An old question

The rising stars in the digital firmament may be taking over the world of visual communications, but Adrian Shaughnessy considers whether these pioneering designers can still claim to create real art once they have become successful

Can graphic design ever be art? It’s an old question, and to many professional designers it’s a question not worth asking. For them, design is about solving business and communications problems, and the notion of it being art is anathema to them. However, in the digital realm, the art/design divide is less clear-cut.

Digital is becoming the new powerhouse in visual communications. More advertising money is now spent on-line than in the national press, and it is predicted that smart digital groups will gradually replace traditional, slow-moving, TV-centric ad agencies as the rulers of the global ad terrain. At the same time, digital pioneers are also creating art-based work for use both in commercial and in gallery settings.

Look at the work of Hi-Res, Tomato and Daniel Brown in the UK, or the work of John Maeda and Joshua Davis in the US, and we see that the line between design and art is starting to disappear.

When Tomato designer Jason Kedgley isn’t working for clients such as Nokia, Sony and The Economist, he is creating digital prints for sale by Eyestorm, the on-line art pioneer. Looking at Tomato, it’s hard to see the difference between the group’s commercial work and its art-based projects.

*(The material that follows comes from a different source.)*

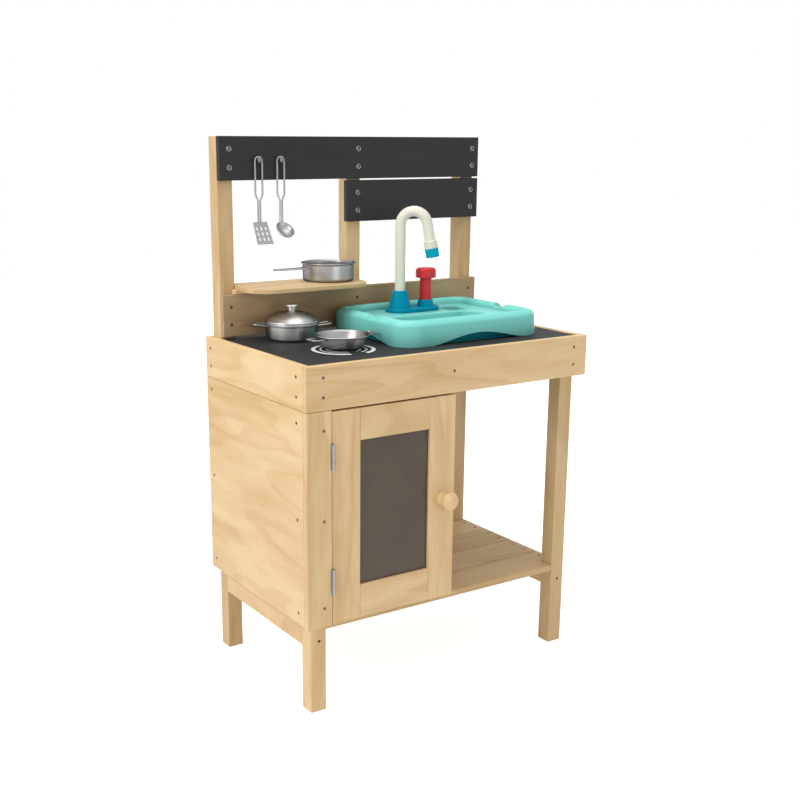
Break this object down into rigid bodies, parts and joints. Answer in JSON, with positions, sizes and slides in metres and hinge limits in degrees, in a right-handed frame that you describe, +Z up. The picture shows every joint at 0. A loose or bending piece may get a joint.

When Brown was chosen as the Design Museum’s Designer of the Year in 2004 it wasn’t for his problem-solving expertise. As the museum states on its website, ‘Like many Web designers, Daniel Brown discovered the medium – and drew his early inspiration – from the video games he played as a child. He has since sought to refine the frenzied aesthetic of those games by creating fluid, humorous images for the Web which are as emotionally expressive as music.’

Brown came to the design world’s attention in 1997 with his experimental Noodlebox website. Today, his work can be seen on his Play/Create Gallery site. Much of his current output is installation-based, but everything he does erodes the boundary between the aesthetic rush of art and the strict functionalism of design.

In 2000, Hi-Res – formed by creative director Florian Schmitt and Alexandra Jugovic – announced its arrival on the digital scene with its epic site for the movie Requiem for a Dream. Like Noodlebox, Requiem for a Dream indicated a new avenue for visual expression, but this time within a commercial setting. And yet, for many design watchers, it wasn’t clear whether they were looking at design or digital art.

‘We definitely came into digital from an art background,’ notes Schmitt, ‘and the first projects we did were most definitely created without any commercial or marketing sentiment (or knowledge). And I would say we have been able to keep this up to a certain degree, but as you grow and as projects become bigger, it becomes more difficult to stay true to this.’

To help stay close to his art roots, Schmitt has formed a Hi-Res offshoot called Nanika, in partnership with interactive designer Andreas Müller. ‘We had been working on installation projects for many years, but always described it as R&D and kept it in the drawer,’ explains Schmitt. ‘These ideas reappear as soon as we give them a structure and a name, and we are able to apply them to commercial projects. We have so far completed projects for Nokia, Sony, Herman Miller and Channel 4. We are currently working on a commission for Fuji TV, and will be exhibiting a piece at the Wired Nextfest in September.’

Does Schmitt view his group’s work as digital art? ‘Part of our time spent on research results in pieces which could ultimately be described as art,’ he notes, ‘but at the same time we’re keen to bring our work to as big an audience as possible, and, ideally, to get people to interact with it who wouldn’t normally set foot in a gallery or have any kind of exposure to digital art.’

‘There are plenty of clients who see beyond their immediate sales targets and know how to build their brand with a more artistic approach. But we don’t kid ourselves – we know we are selling cars and TVs and perfumes through our work, which ultimately makes much of it different from creating art,’ says Schmitt.

Digital may be about to become the new design orthodoxy, but it is ironic that, at the same time, digital groups are demonstrating that it is also possible to create art-based projects that make the answer to the question, ‘Can art be design?’, an unqualified ‘yes’. Well, at least a maybe.